French mayor fined €3,000 for comparing police to WWII Vichy government

The mayor of a Paris suburb has been fined for comparing the country’s police to the Second World War Vichy regime.

Patrick Chaimovitch, the Green party mayor of Colombes (Hauts-de-Seine) was filmed commenting on France’s gendarmes at a ceremony in July last year.

Chaimovitch could be heard comparing the actions of police officers who “track down migrants” in France to “their ancestors” who “carried out the Vel d’Hiv roundup”.

In July 1942, an estimated 13,000 French Jews were arrested in their homes by police and gendarmes before being rounded up at the Vélodrome d’Hiver to be sent to a concentration camp. Many of those arrested during World War II did not return from the camps.

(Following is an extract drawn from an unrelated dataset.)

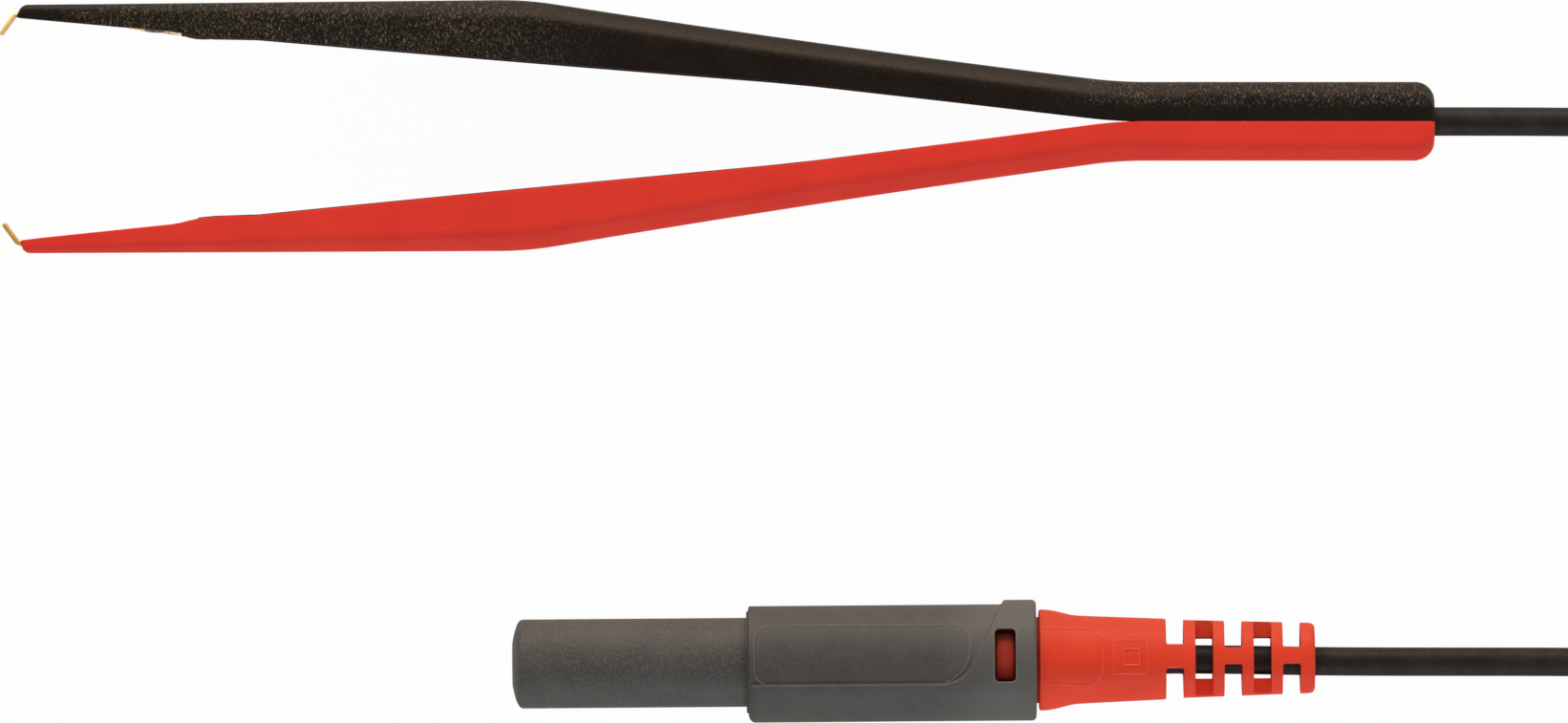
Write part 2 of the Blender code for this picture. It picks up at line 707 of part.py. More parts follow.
def build_spring(axis):
    """Compression spring from the sleeve's seat to the carrier's flange, with closed end turns."""
    front = -SLEEVE_SEAT + REST_GAP + SPRING_WIRE / 2
    rear = CARRIER_SHOULDER - REST_GAP - SPRING_WIRE / 2
    closed = SPRING_WIRE * 1.3
    radius = SPRING_BORE - RUNNING_GAP - SPRING_WIRE / 2
    steps = SPRING_TURNS * 12
    line = []
    for turn in np.linspace(0, SPRING_TURNS, steps + 1):
        along = float(np.interp(turn, [0, 1, SPRING_TURNS - 1, SPRING_TURNS],
                                [front, front + closed, rear - closed, rear]))
        angle = 2 * math.pi * float(turn)
        line.append((along, radius * math.cos(angle), radius * math.sin(angle)))
    rings = []
    for index, point in enumerate(line):
        centre = Vector(point)
        outward = Vector((0, centre.y, centre.z)).normalized()
        ahead = Vector(line[min(index + 1, steps)]) - Vector(line[max(index - 1, 0)])
        across = ahead.normalized().cross(outward)
        spokes = [2 * math.pi * side / 5 for side in range(5)]
        rings.append([centre + SPRING_WIRE / 2 * (math.cos(a) * outward + math.sin(a) * across)
                      for a in spokes])
    lofted("sleeve_spring", rings, steel(), parent=axis)


def build_contact(axis):
    """Plug contact: rounded nose, neck for the lamellas, shank and solder cup."""
    nose = -CONTACT_OUT
    neck_front = nose + NOSE_LENGTH
    neck_rear = neck_front + LAMELLA_LENGTH + 2 * REST_GAP
    outline = [(nose, 0.6), (nose + 0.15, 1.1), (nose + 0.6, CONTACT_RADIUS - 0.35),
               (nose + 1.2, CONTACT_RADIUS - 0.1), (neck_front - 0.3, CONTACT_RADIUS - 0.05),
               (neck_front, CONTACT_RADIUS - 0.25), (neck_front, LAMELLA_NECK),
               (neck_rear, LAMELLA_NECK), (neck_rear, CONTACT_RADIUS - 0.25),
               (neck_rear + 0.3, CONTACT_RADIUS - 0.05), (neck_rear + 1.5, CONTACT_RADIUS),
               (CUP_END, CONTACT_RADIUS), (CUP_END, CUP_BORE), (CUP_END - CUP_DEPTH, CUP_BORE)]
    turned_solid("contact_pin", outline, nickel(), 24, parent=axis)


def build_lamellas(axis):
    """Cage of bowed spring strips between two rings, round the neck of the contact."""
    front = -CONTACT_OUT + NOSE_LENGTH + REST_GAP
    inner = LAMELLA_NECK + WIRE_GAP
    rows, columns = 9, LAMELLA_COUNT * 3
    points = []
    for layer in range(2):
        for row in range(rows):
            share = row / (rows - 1)
            bow = math.sin(math.pi * min(max((share - 0.12) / 0.76, 0), 1))
            radius = inner + LAMELLA_BULGE * bow + LAMELLA_SHEET * layer
            for column in range(columns):
                angle = 2 * math.pi * (column + (0.25 if column % 3 == 2 else 0)) / columns
                points.append((front + LAMELLA_LENGTH * share, radius * math.cos(angle),
                               radius * math.sin(angle)))
    kept = {(row, column) for row in range(rows - 1) for column in range(columns)
            if row in (0, rows - 2) or column % 3 != 2}
    lift = rows * columns

    def corner(row, column):
        return row * columns + column % columns

    faces = []
    for row, column in kept:
        quad = [corner(row, column), corner(row, column + 1), corner(row + 1, column + 1),
                corner(row + 1, column)]
        faces.append(tuple(quad))
        faces.append(tuple(lift + index for index in reversed(quad)))
        edges = [((row - 1, column), quad[0], quad[1]), ((row, (column + 1) % columns), quad[1], quad[2]),
                 ((row + 1, column), quad[2], quad[3]), ((row, (column - 1) % columns), quad[3], quad[0])]
        for neighbour, start, end in edges:
            if neighbour not in kept:
                faces.append((end, start, lift + start, lift + end))
    solid("contact_lamellas", points, faces, gold(), parent=axis)


def build_carrier(axis):
    """Insulating carrier that holds the contact and seats in the grip body."""
    bore = CONTACT_RADIUS + REST_GAP
    tube = bore + CARRIER_WALL
    flange = CAVITY_RADIUS - REST_GAP
    rear = CARRIER_SHOULDER + CARRIER_FLANGE
    outline = [(-CARRIER_OUT, bore), (-CARRIER_OUT, tube - 0.3), (-CARRIER_OUT + 0.3, tube),
               (CARRIER_SHOULDER, tube), (CARRIER_SHOULDER, flange), (rear, flange), (rear, bore)]
    turned("contact_carrier", outline, grey_plastic(), 24, parent=axis)


def build_body(axis):
    """Grip body: a shell with a front lip, a label recess with a swept end, and two windows."""
    lip = LIP_LENGTH - LIP_OUT
    seat = CARRIER_SHOULDER + CARRIER_FLANGE + REST_GAP
    outline = [(-LIP_OUT, LIP_BORE), (-LIP_OUT, LIP_BORE + LIP_EDGE)]
    rim = BODY_RADIUS - SHOULDER
    for step in range(5):
        angle = math.radians(90 * step / 4)
        outline.append((SHOULDER * 0.7 * (1 - math.cos(angle)), rim + SHOULDER * math.sin(angle)))
    outline += [(BODY_LENGTH - BODY_REAR_EDGE, BODY_RADIUS),
                (BODY_LENGTH - BODY_REAR_EDGE * 0.3, BODY_RADIUS - BODY_REAR_EDGE * 0.3),
                (BODY_LENGTH, BODY_RADIUS - BODY_REAR_EDGE), (BODY_LENGTH, REAR_BORE),
                (seat, REAR_BORE), (seat, CAVITY_RADIUS), (lip, CAVITY_RADIUS), (lip, LIP_BORE)]
    made = turned("grip_body", outline, grey_plastic(), parent=axis)
    combine(made, build_recess_cutter(axis), "DIFFERENCE")
    combine(made, build_window_cutter(axis), "DIFFERENCE")


def build_recess_cutter(axis):
    """What the label recess takes off the body: a drawn-out outline, hollow inside the recess."""
    reach = BODY_RADIUS + 1
    slope = math.tan(math.radians(RECESS_SLANT))
    corner = (RECESS_END, -RECESS_STEP)
    far = (RECESS_END + slope * (reach + RECESS_STEP), reach)
    front = (-LIP_OUT - 1, -RECESS_STEP)
    outline = [front] + fillet(corner, front, far, RECESS_CORNER, 8) + [far, (-LIP_OUT - 1, reach)]
    block = extruded("recess_block_cutter", outline, -reach, reach, parent=axis)
    core = turned_solid("recess_core_cutter", [(-LIP_OUT - 2, BODY_RADIUS - RECESS_DEPTH),
                                               (far[0] + 1, BODY_RADIUS - RECESS_DEPTH)],
                        None, parent=axis)
    combine(block, core, "DIFFERENCE")
    return block


def build_window_cutter(axis):
    rear = WINDOW_FRONT + WINDOW_LENGTH
    half = WINDOW_HEIGHT / 2
    corners = [(WINDOW_FRONT, -half), (rear, -half), (rear, half), (WINDOW_FRONT, half)]
    outline = []
    for index, corner in enumerate(corners):
        outline += fillet(corner, corners[index - 1], corners[(index + 1) % 4], WINDOW_CORNER, 2)
    reach = BODY_RADIUS + 1
    return extruded("window_cutter", outline, -reach, reach, parent=axis)


def slot_places():
    """Start of each slot of the strain relief, with the width of its bridges."""
    places = []
    start = GRIP_END
    for index in range(SLOT_COUNT):
        places.append((index, start, FIRST_BRIDGE if index == 0 else BRIDGE))
        start += SLOT_WIDTH + RING_WIDTH
    return places


def build_insert(axis):
    """Red insert: spigot with two snap lugs, finger grip and ladder strain relief, all hollow."""
    shoulder = BODY_LENGTH + REST_GAP
    relief_end = GRIP_END + SLOT_COUNT * SLOT_WIDTH + (SLOT_COUNT - 1) * RING_WIDTH + END_RING_WIDTH
    flare = (shoulder + WAIST_AT) / 2
    outline = [(INSERT_FRONT, RELIEF_BORE), (INSERT_FRONT, SPIGOT_RADIUS - 0.3),
               (INSERT_FRONT + 0.3, SPIGOT_RADIUS), (shoulder, SPIGOT_RADIUS),
               (shoulder, GRIP_RADIUS - 0.2), (shoulder + 0.2, GRIP_RADIUS),
               (shoulder + 1.2, GRIP_RADIUS - 0.03), (flare, (GRIP_RADIUS + WAIST_RADIUS) / 2 + 0.06),
               (WAIST_AT - 1.2, WAIST_RADIUS + 0.08), (WAIST_AT, WAIST_RADIUS),
               (GRIP_END - 0.2, GRIP_END_RADIUS), (GRIP_END, RELIEF_START_RADIUS),
               (relief_end - 0.6, RELIEF_END_RADIUS), (relief_end, RELIEF_END_RADIUS - 0.5),
               (relief_end, RELIEF_BORE + 0.2), (relief_end - 0.2, RELIEF_BORE)]
    made = turned("insert", outline, plug_red(), parent=axis)
    for index, start, bridge in slot_places():
        for sign in (1, -1):
            name = f"slot_cutter_{index}_{'near' if sign > 0 else 'far'}"
            cutter = build_slot_cutter(name, index, start, bridge, sign, axis)
            combine(made, cutter, "DIFFERENCE")
    combine(made, build_lugs(axis), "UNION")


def build_slot_cutter(name, index, start, bridge, sign, axis):
    """Half of one slot. Even slots leave bridges front and back, odd ones at the sides."""
    reach = GRIP_RADIUS + 1
    edges = sorted((sign * bridge / 2, sign * reach))
    if index % 2 == 0:
        low, high = (edges[0], -reach), (edges[1], reach)
    else:
        low, high = (-reach, edges[0]), (reach, edges[1])
    return box(name, (start, *low), (start + SLOT_WIDTH, *high), parent=axis)


def build_lugs(axis):
    """The two lugs that snap into the body's windows."""
    inset = REST_GAP
    front, rear = WINDOW_FRONT + inset, WINDOW_FRONT + WINDOW_LENGTH - inset
    top = BODY_RADIUS - LUG_SINK
    half = WINDOW_HEIGHT / 2 - inset
    ring = turned("lug_ring_cutter", [(front, SPIGOT_RADIUS - 1), (rear, SPIGOT_RADIUS - 1),
                                      (rear, top), (front, top - 0.2)], None, parent=axis)
    keep = box("lug_keep_cutter", (front - 1, -half, -top - 1), (rear + 1, half, top + 1), parent=axis)
    combine(ring, keep, "INTERSECT")
    return ring


def build_conductor(axis):
    """Bare end of the cable's core, in the contact's solder cup."""
    radius = CONDUCTOR_DIAMETER / 2
    front = CUP_END - CUP_DEPTH + REST_GAP
    outline = [(front, radius * 0.6), (front + 0.3, radius), (CABLE_STOP - REST_GAP, radius)]
    turned_solid("conductor", outline, copper(), 8, parent=axis)


def build_plug():
    axis = empty("plug_axis", (*PLUG_AT, BODY_RADIUS),
                 (-math.radians(PLUG_ROLL), 0, math.radians(PLUG_TURN)))
    build_body(axis)
    build_sleeve(axis)
    build_spring(axis)
    build_contact(axis)
    build_lamellas(axis)
    build_carrier(axis)
    build_insert(axis)
    build_conductor(axis)


def plug_place(along):
    """World place of a point on the plug's axis."""
    turn = math.radians(PLUG_TURN)
    return (PLUG_AT[0] + along * math.cos(turn), PLUG_AT[1] + along * math.sin(turn), BODY_RADIUS)


def route_points(offsets, origin, height):
    """World points of a stretch of the route, which comes down to the table from a height."""
    lying = CABLE_DIAMETER / 2 + CABLE_LIFT
    return [(origin[0] + x, origin[1] + y, height + (lying - height) * drop) for x, y, drop in offsets]


def build_cable():
    end = plug_place(CABLE_STOP)
    cable_run("cable_to_coil", route_points(ROUTE_FROM_HANDLE, (REAR_X, SEAM_Y), MID_Z))
    cable_run("cable_to_plug", route_points(ROUTE_FROM_COIL, COIL_CENTRE, MID_Z)
              + route_points(ROUTE_FROM_PLUG, end, BODY_RADIUS) + [end])
    build_coil()


clear_scene()
build_tweezers()
build_cable()
build_plug()
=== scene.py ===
"""Looks of the tweezers test lead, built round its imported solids.

The mouldings of the tweezers, the contact wires and their joints, the plug's outer pieces, its
spring and the cable are modelled again here with fine edges, and everything gets a procedural
material. Sizes are in millimetres up to the moment a mesh is made, in the same frame as the
solids. Places on an arm count from its root, and places on the plug from its grip body's front.
"""
import math

import bmesh
import bpy
import numpy as np
from mathutils import Euler, Matrix, Vector


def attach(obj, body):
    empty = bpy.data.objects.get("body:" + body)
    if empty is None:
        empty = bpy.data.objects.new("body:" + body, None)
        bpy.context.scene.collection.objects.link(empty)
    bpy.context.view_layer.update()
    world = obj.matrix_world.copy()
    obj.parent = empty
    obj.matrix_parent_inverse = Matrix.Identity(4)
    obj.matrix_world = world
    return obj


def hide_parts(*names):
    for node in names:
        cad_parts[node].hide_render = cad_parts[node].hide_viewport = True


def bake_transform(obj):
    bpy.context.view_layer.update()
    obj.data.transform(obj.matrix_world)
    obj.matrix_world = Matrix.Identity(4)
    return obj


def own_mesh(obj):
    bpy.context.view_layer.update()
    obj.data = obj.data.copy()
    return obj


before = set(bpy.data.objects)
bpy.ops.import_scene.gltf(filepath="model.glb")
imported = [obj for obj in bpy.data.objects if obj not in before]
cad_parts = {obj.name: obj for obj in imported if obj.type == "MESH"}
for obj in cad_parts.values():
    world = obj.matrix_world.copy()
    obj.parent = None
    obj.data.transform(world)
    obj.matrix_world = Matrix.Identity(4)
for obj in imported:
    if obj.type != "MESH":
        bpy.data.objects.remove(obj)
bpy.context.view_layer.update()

MM = 0.001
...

On Tuesday, a French court in Nanterre fined Chaimovitch €3,000 for the remarks.

The mayor had “insulted French police officers” by comparing them to “sons of collaborators,” the court said.

Speaking at the trial, Chaimovitch said he understood that his comments were “ambiguous” and may have been misunderstood.

“When you are in a speech, you have to summarise. I tended to pick up on a number of remarks”, he said.

France’s Interior Minister Gérald Darmanin had denounced the mayor’s comments as “scandalous and unbearable remarks” and filed a complaint against Chaimovitch for publicly insulting the police and the national gendarmerie.

It was not until 1995 that Jacques Chirac became the first president to acknowledge France’s responsibility for the deportation of Jews during the Second World War.

Twenty years later, France also made public around 200,000 historical documents to shed more light on the Vichy regime.